**EXERCISE DESCRIPTION**: Output, please, exactly those lines of the listing that come before the line with "return held", along with that line itself.

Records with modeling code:
* Begin *

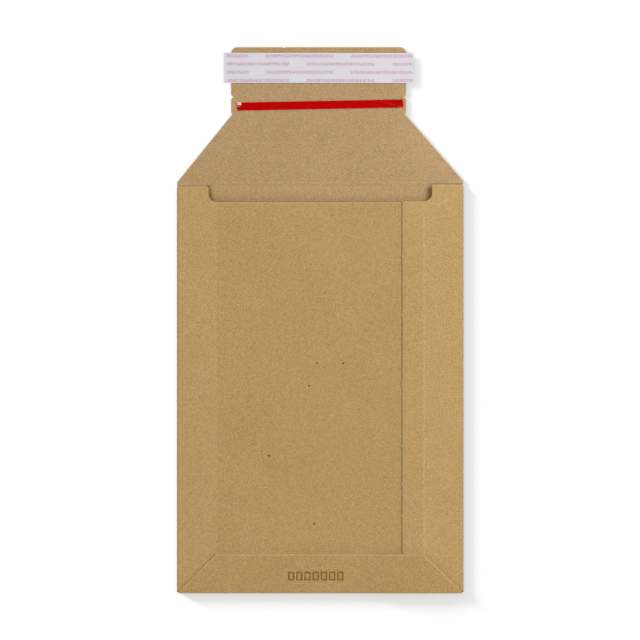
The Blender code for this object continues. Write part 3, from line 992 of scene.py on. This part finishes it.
# The light: a pale room, a wide soft lamp from the upper right on the envelope alone, and one
# from the upper left on the floor alone.
scene = bpy.context.scene
scene.view_settings.view_transform = "Standard"
world = bpy.data.worlds.new("room")
scene.world = world
world.use_nodes = True
tree = world.node_tree
sky = tree.nodes["Background"]
rays = tree.nodes.new("ShaderNodeLightPath")
direction = node(tree, "TexCoord").node.outputs["Generated"]
upward = node(tree, "SeparateXYZ", direction).node.outputs["Z"]
room = ramped(tree, upward, 0.88, 0.95, 0.845, 0.01)
plain = maths(tree, "SUBTRACT", 1.0, rays.outputs["Is Camera Ray"])
light = maths(tree, "MULTIPLY_ADD", room, plain, rays.outputs["Is Camera Ray"])
tree.links.new(light, sky.inputs["Strength"])
sky.inputs["Color"].default_value = (1, 1, 1, 1)


def soft_lamp(name, lamp, azimuth, elevation, distance):
    """Hangs a lamp at this azimuth and elevation in degrees, facing the origin."""
    held = bpy.data.objects.new(name, lamp)
    scene.collection.objects.link(held)
    a, e = np.radians(azimuth), np.radians(elevation)
    held.location = distance * np.array([np.cos(a) * np.cos(e), np.sin(a) * np.cos(e), np.sin(e)])
    held.rotation_euler = held.location.to_track_quat("Z", "Y").to_euler()
    return held


wide_light = bpy.data.lights.new("object_lamp", "AREA")
wide_light.shape = "DISK"
wide_light.size = 0.7
wide_light.energy = 7.8
object_lamp = soft_lamp("object_lamp", wide_light, 32, 50, 1.4)
low_light = bpy.data.lights.new("floor_lamp", "SUN")
low_light.angle = np.radians(16)
low_light.energy = 6.2
floor_lamp = soft_lamp("floor_lamp", low_light, 147, 14, 2)
for lamp, state in ((object_lamp, "EXCLUDE"), (floor_lamp, "INCLUDE")):
    lit = bpy.data.collections.new(f"lit_by_{lamp.name}")
    lit.objects.link(floor)
    lit.collection_objects[0].light_linking.link_state = state
    lamp.light_linking.receiver_collection = lit

# The camera looks straight down with a long lens. The photograph shows 0.855 mm per pixel, and
# the envelope's middle is a fraction of a pixel off the frame's.
pixel, picture_width = 0.855 * mm, 640
camera_data = bpy.data.cameras.new("camera")
camera_data.lens = 200
camera_data.sensor_width = 36
camera = bpy.data.objects.new("camera", camera_data)
scene.collection.objects.link(camera)
distance = picture_width * pixel * camera_data.lens / camera_data.sensor_width
camera.location = (-0.2 * pixel, 0.1 * pixel, distance + 1.5 * mm)
camera_data.clip_end = 20
scene.camera = camera
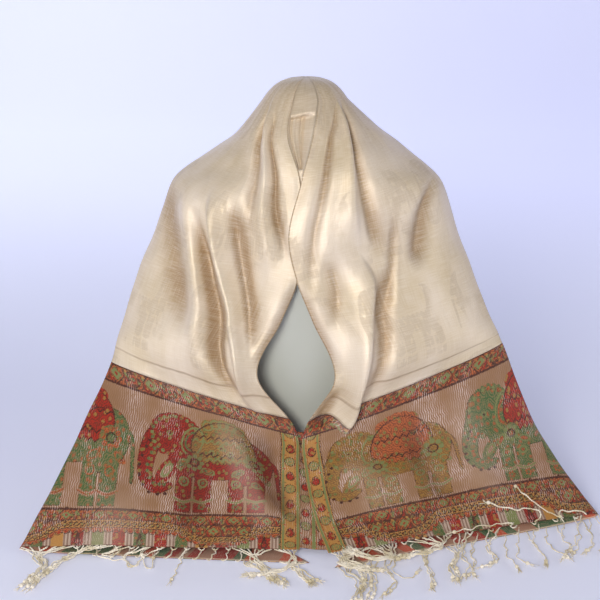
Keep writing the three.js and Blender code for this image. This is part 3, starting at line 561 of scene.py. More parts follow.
def weave_end(u, v, facing_in, colours):
    """The yarns of one figured end. u runs from the inner selvedge and v from the hem."""
    pattern = Pattern(u.shape)
    add, clear = pattern.add, pattern.clear
    dip, _ = repeat(u, CHAIN_PITCH, -24)
    chain = CHAIN - CHAIN_DIP * np.exp(-(dip / 44) ** 4)
    # the elephants, in the field between the bands
    wide, high = ELEPHANT_SCALE
    for k, (body, saddle, trim, spots) in enumerate(colours):
        start = BORDER - 2 + k * ELEPHANT_PITCH
        x = (u - start if facing_in else start + ELEPHANT * wide - u) / wide
        elephant(pattern, x, (v - FEET) / high, body, saddle, trim, spots)
    # the band at the top of the end and the taller one below the elephants
    low, high = TOP_BAND
    band = np.minimum(v - low, high - v)
    lower = np.minimum(v - chain, FLORAL_TOP - v)
    both = np.maximum(band, lower)
    clear(both + 1)
    add("earth", both)
    floral_row(pattern, u, v - (low + high) / 2, (high - low) / 2 - 2, 27, 4)
    for middle, half, pitch, shift in FLORAL_ROWS:
        floral_row(pattern, u, v - middle, half, pitch, shift)
    for line in (band - 1.6, FLORAL_TOP - v - 1.6):
        add("orange", 1.1 - np.abs(line - 1.8 + 1.2 * np.sin(u / 1.6)))
        add("dark", 1.0 - np.abs(line))
    in_field = np.logical_and(v > FLORAL_TOP, v <= low)
    for yarn in ("leaf", "orange", "green", "scarlet", "ochre"):
        inside = pattern.inside[yarn]
        pattern.inside[yarn] = np.where(in_field, inside, np.minimum(inside, both - 0.5))
    # below the chain: blocks of colour with ribbed stripes between them
    below = chain - v
    clear(below)
    x, number = repeat(u, BLOCK_PITCH, 6)
    add("ribs", below)
    hem_block = np.minimum(block(x, v, 8.0, 400), below - 6)
    for k, yarn in enumerate(BLOCKS):
        add(yarn, np.where(np.mod(number, len(BLOCKS)) == k, hem_block, OUTSIDE))
    flame = np.maximum(oval(x, v - 9, 3.4, 7), oval(x, v - 16, 1.8, 6))
    add("dark", np.where(np.mod(number, 3) == 1, np.minimum(edge(flame, 1.0), below - 9), OUTSIDE))
    # the chain of rings on its wavy line, edged with scallops
    clear(7 - np.abs(v - chain + 2))
    add("ochre", 4.6 - np.abs(v - chain))
    x, _ = repeat(u, 7.6)
    add("dark", ring(x, v - chain, 2.5, 0.85))
    add("leaf", disc(x, v - chain, 1.5))
    add("dark", 0.7 - np.abs(np.abs(v - chain) - 4.7))
    x, _ = repeat(u, 9.4)
    scallop = disc(x, v - chain + 8.2, 3.6)
    add("orange", scallop)
    add("orange", 0.9 - np.abs(v - chain + 6.4))
    add("scarlet", disc(x, v - chain + 9.6, 1.8))
    add("dark", edge(scallop, 0.6, -0.8), chain - 7.0 - v)
    # the border along the selvedge: paisleys and snails in turn on ochre, between green edges
    border = np.minimum(BORDER - u, low - v)
    clear(border)
    add("ochre", border)
    add("leaf", 1.7 - np.abs(u - 2.6), border)
    add("leaf", 1.6 - np.abs(u - BORDER + 3.4), border)
    add("dark", 0.8 - np.abs(u - BORDER))
    add("orange", 0.8 - np.abs(u - 5.6), border)
    x = u - BORDER / 2
    y, number = repeat(v, BORDER_PITCH)
    odd = np.mod(number, 2) == 1
    drop = paisley(x, y + 3, 4.8)
    snail = np.maximum(ring(x, y, 5.2, 1.1), ring(x, y, 1.6, 1.1))
    add("scarlet", np.where(odd, drop, OUTSIDE), border)
    add("gold", np.where(odd, edge(drop, 0.9, 2.6), OUTSIDE), border)
    add("dark", np.where(odd, edge(drop, 0.8, -0.6), ring(x, y, 7.2, 0.7)), border)
    add("leaf", np.where(odd, OUTSIDE, snail), border)
    add("orange", np.where(odd, OUTSIDE, disc(x, y, 1.2)), border)
    add("orange", disc(u - 19.5, y - 11, 2.2), border)
    # the last millimetres before the fringe are plain
    add("earth", 2.0 - v)
    return pattern.inside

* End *

**SOLUTION TO THIS EXERCISE**:
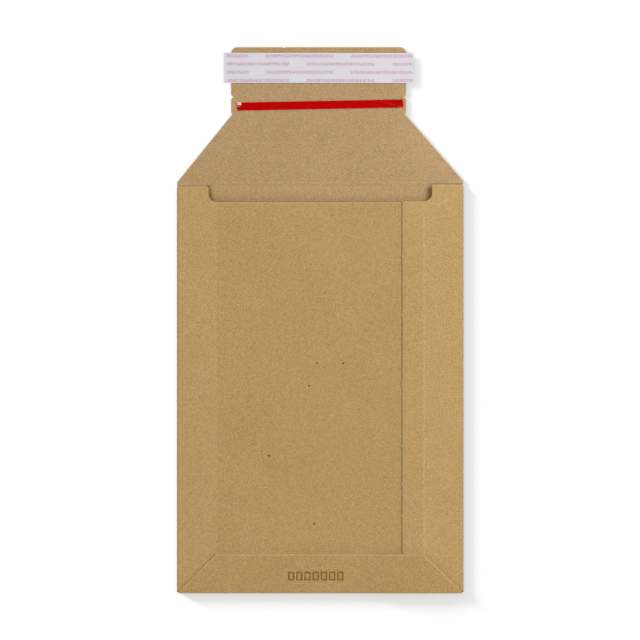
The Blender code for this object continues. Write part 3, from line 992 of scene.py on. This part finishes it.
# The light: a pale room, a wide soft lamp from the upper right on the envelope alone, and one
# from the upper left on the floor alone.
scene = bpy.context.scene
scene.view_settings.view_transform = "Standard"
world = bpy.data.worlds.new("room")
scene.world = world
world.use_nodes = True
tree = world.node_tree
sky = tree.nodes["Background"]
rays = tree.nodes.new("ShaderNodeLightPath")
direction = node(tree, "TexCoord").node.outputs["Generated"]
upward = node(tree, "SeparateXYZ", direction).node.outputs["Z"]
room = ramped(tree, upward, 0.88, 0.95, 0.845, 0.01)
plain = maths(tree, "SUBTRACT", 1.0, rays.outputs["Is Camera Ray"])
light = maths(tree, "MULTIPLY_ADD", room, plain, rays.outputs["Is Camera Ray"])
tree.links.new(light, sky.inputs["Strength"])
sky.inputs["Color"].default_value = (1, 1, 1, 1)


def soft_lamp(name, lamp, azimuth, elevation, distance):
    """Hangs a lamp at this azimuth and elevation in degrees, facing the origin."""
    held = bpy.data.objects.new(name, lamp)
    scene.collection.objects.link(held)
    a, e = np.radians(azimuth), np.radians(elevation)
    held.location = distance * np.array([np.cos(a) * np.cos(e), np.sin(a) * np.cos(e), np.sin(e)])
    held.rotation_euler = held.location.to_track_quat("Z", "Y").to_euler()
    return held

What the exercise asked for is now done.